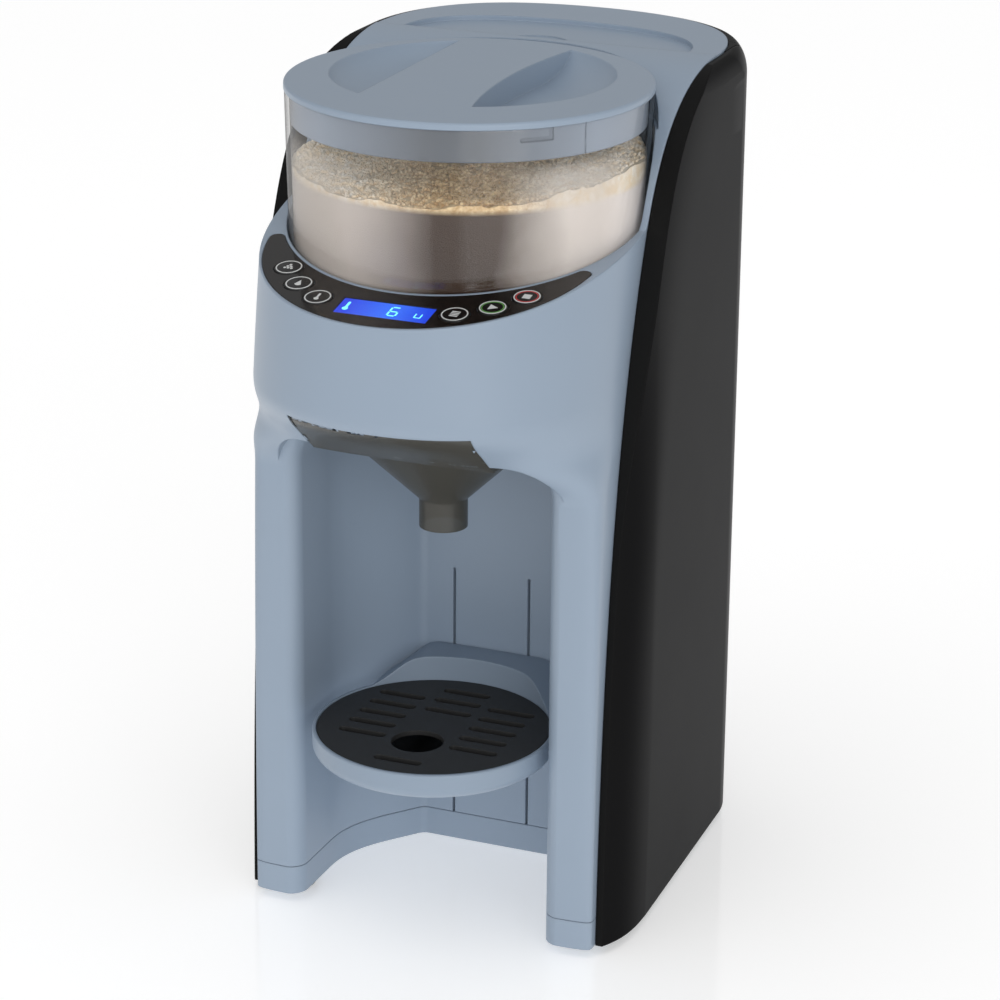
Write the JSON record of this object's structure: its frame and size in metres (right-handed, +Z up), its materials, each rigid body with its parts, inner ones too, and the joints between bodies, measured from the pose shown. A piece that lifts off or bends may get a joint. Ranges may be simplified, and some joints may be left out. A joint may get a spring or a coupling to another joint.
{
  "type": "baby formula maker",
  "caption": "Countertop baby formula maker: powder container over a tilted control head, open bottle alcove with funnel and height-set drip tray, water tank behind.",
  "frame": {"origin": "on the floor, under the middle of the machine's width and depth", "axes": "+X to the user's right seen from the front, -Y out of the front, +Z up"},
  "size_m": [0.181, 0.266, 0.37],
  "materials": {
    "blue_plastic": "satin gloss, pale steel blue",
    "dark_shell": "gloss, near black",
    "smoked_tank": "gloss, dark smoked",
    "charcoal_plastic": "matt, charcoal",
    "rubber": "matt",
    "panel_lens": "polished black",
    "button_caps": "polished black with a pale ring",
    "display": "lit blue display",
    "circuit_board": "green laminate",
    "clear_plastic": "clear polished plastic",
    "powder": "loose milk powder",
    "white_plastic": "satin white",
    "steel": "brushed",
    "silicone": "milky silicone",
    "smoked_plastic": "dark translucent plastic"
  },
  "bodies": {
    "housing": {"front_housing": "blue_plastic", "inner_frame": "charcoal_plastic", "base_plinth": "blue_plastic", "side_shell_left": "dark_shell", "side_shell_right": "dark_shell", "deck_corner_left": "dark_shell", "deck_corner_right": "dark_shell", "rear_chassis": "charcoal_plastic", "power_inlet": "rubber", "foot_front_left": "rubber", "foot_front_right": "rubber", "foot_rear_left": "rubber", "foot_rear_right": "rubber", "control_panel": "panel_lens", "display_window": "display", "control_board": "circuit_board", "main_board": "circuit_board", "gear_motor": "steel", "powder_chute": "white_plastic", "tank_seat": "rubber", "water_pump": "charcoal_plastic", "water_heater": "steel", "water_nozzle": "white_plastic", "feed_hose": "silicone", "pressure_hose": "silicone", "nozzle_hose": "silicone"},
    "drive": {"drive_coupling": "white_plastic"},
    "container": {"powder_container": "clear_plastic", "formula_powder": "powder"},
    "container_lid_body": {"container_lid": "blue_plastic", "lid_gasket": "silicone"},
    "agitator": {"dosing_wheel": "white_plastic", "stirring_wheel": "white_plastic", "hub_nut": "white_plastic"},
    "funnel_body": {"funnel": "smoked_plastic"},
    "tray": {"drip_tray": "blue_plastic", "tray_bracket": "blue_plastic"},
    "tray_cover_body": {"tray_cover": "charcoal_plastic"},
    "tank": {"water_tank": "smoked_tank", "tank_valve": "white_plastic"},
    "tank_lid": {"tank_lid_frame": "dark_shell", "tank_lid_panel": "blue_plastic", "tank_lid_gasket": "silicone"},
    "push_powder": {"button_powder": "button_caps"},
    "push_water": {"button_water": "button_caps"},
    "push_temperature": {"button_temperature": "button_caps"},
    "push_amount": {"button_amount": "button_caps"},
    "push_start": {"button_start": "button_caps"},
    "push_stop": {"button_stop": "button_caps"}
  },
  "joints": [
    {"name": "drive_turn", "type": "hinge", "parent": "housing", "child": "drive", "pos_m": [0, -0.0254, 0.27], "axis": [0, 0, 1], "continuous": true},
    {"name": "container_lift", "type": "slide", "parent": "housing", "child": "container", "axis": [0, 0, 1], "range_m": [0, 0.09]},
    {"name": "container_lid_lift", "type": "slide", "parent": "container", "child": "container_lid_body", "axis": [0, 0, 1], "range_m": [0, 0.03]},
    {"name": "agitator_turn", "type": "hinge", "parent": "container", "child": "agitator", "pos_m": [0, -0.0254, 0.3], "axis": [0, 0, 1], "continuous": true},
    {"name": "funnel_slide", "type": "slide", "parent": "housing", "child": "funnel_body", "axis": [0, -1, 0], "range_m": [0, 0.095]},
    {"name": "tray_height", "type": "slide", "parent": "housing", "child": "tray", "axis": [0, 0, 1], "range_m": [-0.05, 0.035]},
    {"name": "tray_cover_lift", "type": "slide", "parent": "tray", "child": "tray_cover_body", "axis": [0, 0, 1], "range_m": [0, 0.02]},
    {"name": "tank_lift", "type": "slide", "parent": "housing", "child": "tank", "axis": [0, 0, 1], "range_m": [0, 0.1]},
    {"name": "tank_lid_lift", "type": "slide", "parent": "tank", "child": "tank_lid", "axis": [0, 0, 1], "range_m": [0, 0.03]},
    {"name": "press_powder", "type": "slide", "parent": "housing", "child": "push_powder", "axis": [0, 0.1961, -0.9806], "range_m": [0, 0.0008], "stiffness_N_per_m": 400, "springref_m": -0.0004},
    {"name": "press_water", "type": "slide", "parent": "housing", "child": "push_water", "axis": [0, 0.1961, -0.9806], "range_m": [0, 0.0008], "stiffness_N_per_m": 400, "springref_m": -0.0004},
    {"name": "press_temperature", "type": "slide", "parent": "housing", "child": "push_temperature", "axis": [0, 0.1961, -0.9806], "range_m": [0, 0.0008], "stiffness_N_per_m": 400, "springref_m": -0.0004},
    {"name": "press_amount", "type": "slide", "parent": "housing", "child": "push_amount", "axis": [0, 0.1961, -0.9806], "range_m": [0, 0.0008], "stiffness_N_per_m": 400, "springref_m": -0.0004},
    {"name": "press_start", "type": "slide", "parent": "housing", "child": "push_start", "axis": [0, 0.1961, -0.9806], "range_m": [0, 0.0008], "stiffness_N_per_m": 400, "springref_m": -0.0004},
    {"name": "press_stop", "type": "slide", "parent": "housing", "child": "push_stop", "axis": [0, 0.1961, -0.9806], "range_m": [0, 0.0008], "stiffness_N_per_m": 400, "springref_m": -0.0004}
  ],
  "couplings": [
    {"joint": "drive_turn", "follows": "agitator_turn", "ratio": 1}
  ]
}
+++
Give the listing again, word for word.

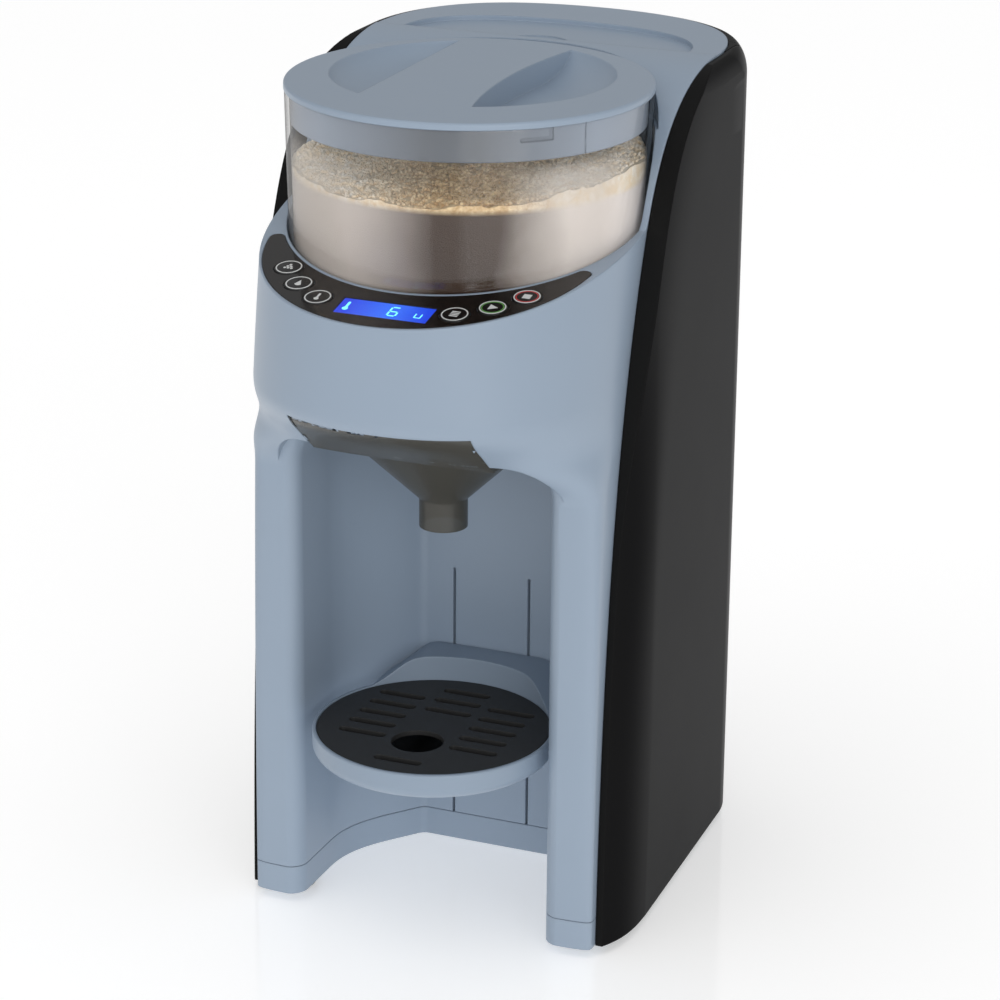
Write the JSON record of this object's structure: its frame and size in metres (right-handed, +Z up), its materials, each rigid body with its parts, inner ones too, and the joints between bodies, measured from the pose shown. A piece that lifts off or bends may get a joint. Ranges may be simplified, and some joints may be left out. A joint may get a spring or a coupling to another joint.
{
  "type": "baby formula maker",
  "caption": "Countertop baby formula maker: powder container over a tilted control head, open bottle alcove with funnel and height-set drip tray, water tank behind.",
  "frame": {"origin": "on the floor, under the middle of the machine's width and depth", "axes": "+X to the user's right seen from the front, -Y out of the front, +Z up"},
  "size_m": [0.181, 0.266, 0.37],
  "materials": {
    "blue_plastic": "satin gloss, pale steel blue",
    "dark_shell": "gloss, near black",
    "smoked_tank": "gloss, dark smoked",
    "charcoal_plastic": "matt, charcoal",
    "rubber": "matt",
    "panel_lens": "polished black",
    "button_caps": "polished black with a pale ring",
    "display": "lit blue display",
    "circuit_board": "green laminate",
    "clear_plastic": "clear polished plastic",
    "powder": "loose milk powder",
    "white_plastic": "satin white",
    "steel": "brushed",
    "silicone": "milky silicone",
    "smoked_plastic": "dark translucent plastic"
  },
  "bodies": {
    "housing": {"front_housing": "blue_plastic", "inner_frame": "charcoal_plastic", "base_plinth": "blue_plastic", "side_shell_left": "dark_shell", "side_shell_right": "dark_shell", "deck_corner_left": "dark_shell", "deck_corner_right": "dark_shell", "rear_chassis": "charcoal_plastic", "power_inlet": "rubber", "foot_front_left": "rubber", "foot_front_right": "rubber", "foot_rear_left": "rubber", "foot_rear_right": "rubber", "control_panel": "panel_lens", "display_window": "display", "control_board": "circuit_board", "main_board": "circuit_board", "gear_motor": "steel", "powder_chute": "white_plastic", "tank_seat": "rubber", "water_pump": "charcoal_plastic", "water_heater": "steel", "water_nozzle": "white_plastic", "feed_hose": "silicone", "pressure_hose": "silicone", "nozzle_hose": "silicone"},
    "drive": {"drive_coupling": "white_plastic"},
    "container": {"powder_container": "clear_plastic", "formula_powder": "powder"},
    "container_lid_body": {"container_lid": "blue_plastic", "lid_gasket": "silicone"},
    "agitator": {"dosing_wheel": "white_plastic", "stirring_wheel": "white_plastic", "hub_nut": "white_plastic"},
    "funnel_body": {"funnel": "smoked_plastic"},
    "tray": {"drip_tray": "blue_plastic", "tray_bracket": "blue_plastic"},
    "tray_cover_body": {"tray_cover": "charcoal_plastic"},
    "tank": {"water_tank": "smoked_tank", "tank_valve": "white_plastic"},
    "tank_lid": {"tank_lid_frame": "dark_shell", "tank_lid_panel": "blue_plastic", "tank_lid_gasket": "silicone"},
    "push_powder": {"button_powder": "button_caps"},
    "push_water": {"button_water": "button_caps"},
    "push_temperature": {"button_temperature": "button_caps"},
    "push_amount": {"button_amount": "button_caps"},
    "push_start": {"button_start": "button_caps"},
    "push_stop": {"button_stop": "button_caps"}
  },
  "joints": [
    {"name": "drive_turn", "type": "hinge", "parent": "housing", "child": "drive", "pos_m": [0, -0.0254, 0.27], "axis": [0, 0, 1], "continuous": true},
    {"name": "container_lift", "type": "slide", "parent": "housing", "child": "container", "axis": [0, 0, 1], "range_m": [0, 0.09]},
    {"name": "container_lid_lift", "type": "slide", "parent": "container", "child": "container_lid_body", "axis": [0, 0, 1], "range_m": [0, 0.03]},
    {"name": "agitator_turn", "type": "hinge", "parent": "container", "child": "agitator", "pos_m": [0, -0.0254, 0.3], "axis": [0, 0, 1], "continuous": true},
    {"name": "funnel_slide", "type": "slide", "parent": "housing", "child": "funnel_body", "axis": [0, -1, 0], "range_m": [0, 0.095]},
    {"name": "tray_height", "type": "slide", "parent": "housing", "child": "tray", "axis": [0, 0, 1], "range_m": [-0.05, 0.035]},
    {"name": "tray_cover_lift", "type": "slide", "parent": "tray", "child": "tray_cover_body", "axis": [0, 0, 1], "range_m": [0, 0.02]},
    {"name": "tank_lift", "type": "slide", "parent": "housing", "child": "tank", "axis": [0, 0, 1], "range_m": [0, 0.1]},
    {"name": "tank_lid_lift", "type": "slide", "parent": "tank", "child": "tank_lid", "axis": [0, 0, 1], "range_m": [0, 0.03]},
    {"name": "press_powder", "type": "slide", "parent": "housing", "child": "push_powder", "axis": [0, 0.1961, -0.9806], "range_m": [0, 0.0008], "stiffness_N_per_m": 400, "springref_m": -0.0004},
    {"name": "press_water", "type": "slide", "parent": "housing", "child": "push_water", "axis": [0, 0.1961, -0.9806], "range_m": [0, 0.0008], "stiffness_N_per_m": 400, "springref_m": -0.0004},
    {"name": "press_temperature", "type": "slide", "parent": "housing", "child": "push_temperature", "axis": [0, 0.1961, -0.9806], "range_m": [0, 0.0008], "stiffness_N_per_m": 400, "springref_m": -0.0004},
    {"name": "press_amount", "type": "slide", "parent": "housing", "child": "push_amount", "axis": [0, 0.1961, -0.9806], "range_m": [0, 0.0008], "stiffness_N_per_m": 400, "springref_m": -0.0004},
    {"name": "press_start", "type": "slide", "parent": "housing", "child": "push_start", "axis": [0, 0.1961, -0.9806], "range_m": [0, 0.0008], "stiffness_N_per_m": 400, "springref_m": -0.0004},
    {"name": "press_stop", "type": "slide", "parent": "housing", "child": "push_stop", "axis": [0, 0.1961, -0.9806], "range_m": [0, 0.0008], "stiffness_N_per_m": 400, "springref_m": -0.0004}
  ],
  "couplings": [
    {"joint": "drive_turn", "follows": "agitator_turn", "ratio": 1}
  ]
}